> **DIRECTIONS**
Please print all of the material below, word for word.

── AVAILABLE DATA

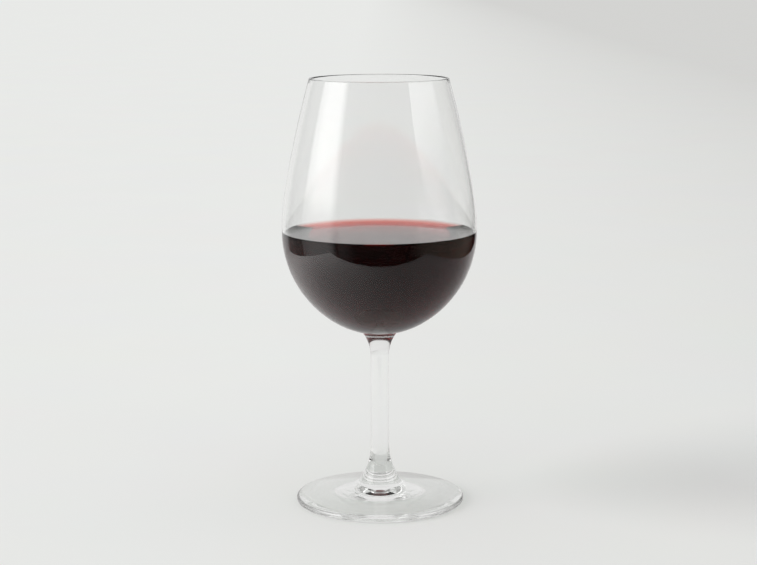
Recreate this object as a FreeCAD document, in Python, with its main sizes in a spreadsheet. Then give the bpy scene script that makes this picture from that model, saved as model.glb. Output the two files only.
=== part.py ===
import FreeCAD, Part
import math
import os
import Sketcher

# A glass of red wine: a stemmed glass made in one piece, and the wine standing in its bowl.
# Millimetres, +Z up, origin on the table under the middle of the foot. Both pieces are turned
# shapes, so each is one section drawn in the XZ plane and revolved about Z. The sections are
# chains of lines and arcs, smooth at every joint except at the foot's resting ring.

doc = FreeCAD.newDocument("wine_glass")

# ---- driving dimensions ----------------------------------------------------------------

SIZES = {
    # the stem and the bowl, from the table up
    "stem_height": 86.6,  # table to the underside of the bowl
    "bowl_height": 128.4,  # underside of the bowl to the rim
    "belly_depth": 52.5,  # underside of the bowl up to its widest ring
    "widest_radius": 48.8,
    "rim_radius": 34.8,
    "belly_span": 60.0,  # degrees that the belly's arc turns, down from the widest ring
    "shoulder_radius": 123.0,  # curve of the wall just above the widest ring
    "shoulder_rise": 21.0,  # height of that curve; a flatter one runs on to the lip
    # the glass itself
    "wall_at_rim": 1.2,
    "wall_at_widest": 1.5,
    "floor_thickness": 4.8,  # glass between the wine and the underside of the bowl
    # the stem and its two flares
    "stem_radius": 4.6,
    "neck_flare": 11.6,  # the stem starts to widen this far below the bowl
    "neck_curve": 20.0,
    "neck_fillet": 0.6,
    "base_flare": 29.0,  # the stem starts to widen at this height above the table
    "base_curve": 32.0,
    "base_fillet": 6.0,
    # the foot
    "foot_radius": 42.6,
    "foot_edge": 3.2,  # thickness of the foot's round edge
    "foot_peak": 11.6,  # height where the foot's sloping top would meet the axis
    "ring_width": 4.0,  # the foot rests on a flat ring just inside its round edge
    "kick_height": 4.2,  # height of the hollow under the foot
    # the wine
    "wine_depth": 45.4,  # above the bowl's inner floor
}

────

> **ANSWER TO THE EXERCISE**
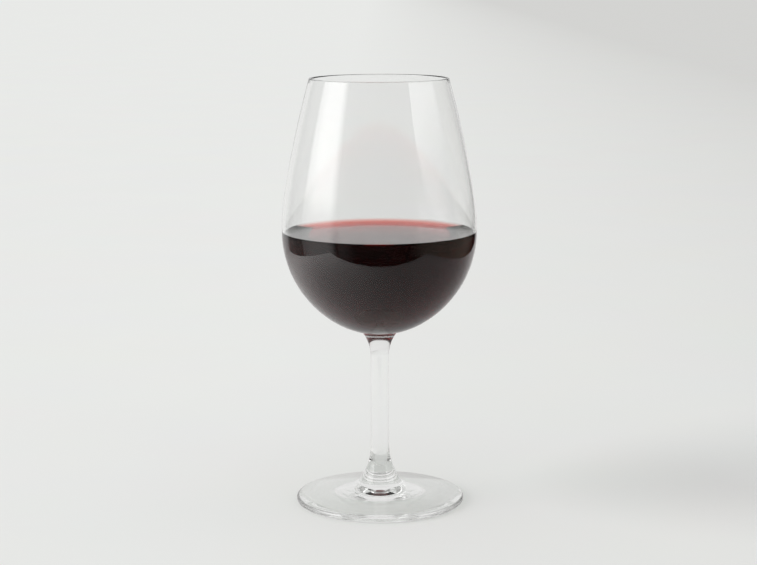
Recreate this object as a FreeCAD document, in Python, with its main sizes in a spreadsheet. Then give the bpy scene script that makes this picture from that model, saved as model.glb. Output the two files only.
=== part.py ===
import FreeCAD, Part
import math
import os
import Sketcher

# A glass of red wine: a stemmed glass made in one piece, and the wine standing in its bowl.
# Millimetres, +Z up, origin on the table under the middle of the foot. Both pieces are turned
# shapes, so each is one section drawn in the XZ plane and revolved about Z. The sections are
# chains of lines and arcs, smooth at every joint except at the foot's resting ring.

doc = FreeCAD.newDocument("wine_glass")

# ---- driving dimensions ----------------------------------------------------------------

SIZES = {
    # the stem and the bowl, from the table up
    "stem_height": 86.6,  # table to the underside of the bowl
    "bowl_height": 128.4,  # underside of the bowl to the rim
    "belly_depth": 52.5,  # underside of the bowl up to its widest ring
    "widest_radius": 48.8,
    "rim_radius": 34.8,
    "belly_span": 60.0,  # degrees that the belly's arc turns, down from the widest ring
    "shoulder_radius": 123.0,  # curve of the wall just above the widest ring
    "shoulder_rise": 21.0,  # height of that curve; a flatter one runs on to the lip
    # the glass itself
    "wall_at_rim": 1.2,
    "wall_at_widest": 1.5,
    "floor_thickness": 4.8,  # glass between the wine and the underside of the bowl
    # the stem and its two flares
    "stem_radius": 4.6,
    "neck_flare": 11.6,  # the stem starts to widen this far below the bowl
    "neck_curve": 20.0,
    "neck_fillet": 0.6,
    "base_flare": 29.0,  # the stem starts to widen at this height above the table
    "base_curve": 32.0,
    "base_fillet": 6.0,
    # the foot
    "foot_radius": 42.6,
    "foot_edge": 3.2,  # thickness of the foot's round edge
    "foot_peak": 11.6,  # height where the foot's sloping top would meet the axis
    "ring_width": 4.0,  # the foot rests on a flat ring just inside its round edge
    "kick_height": 4.2,  # height of the hollow under the foot
    # the wine
    "wine_depth": 45.4,  # above the bowl's inner floor
}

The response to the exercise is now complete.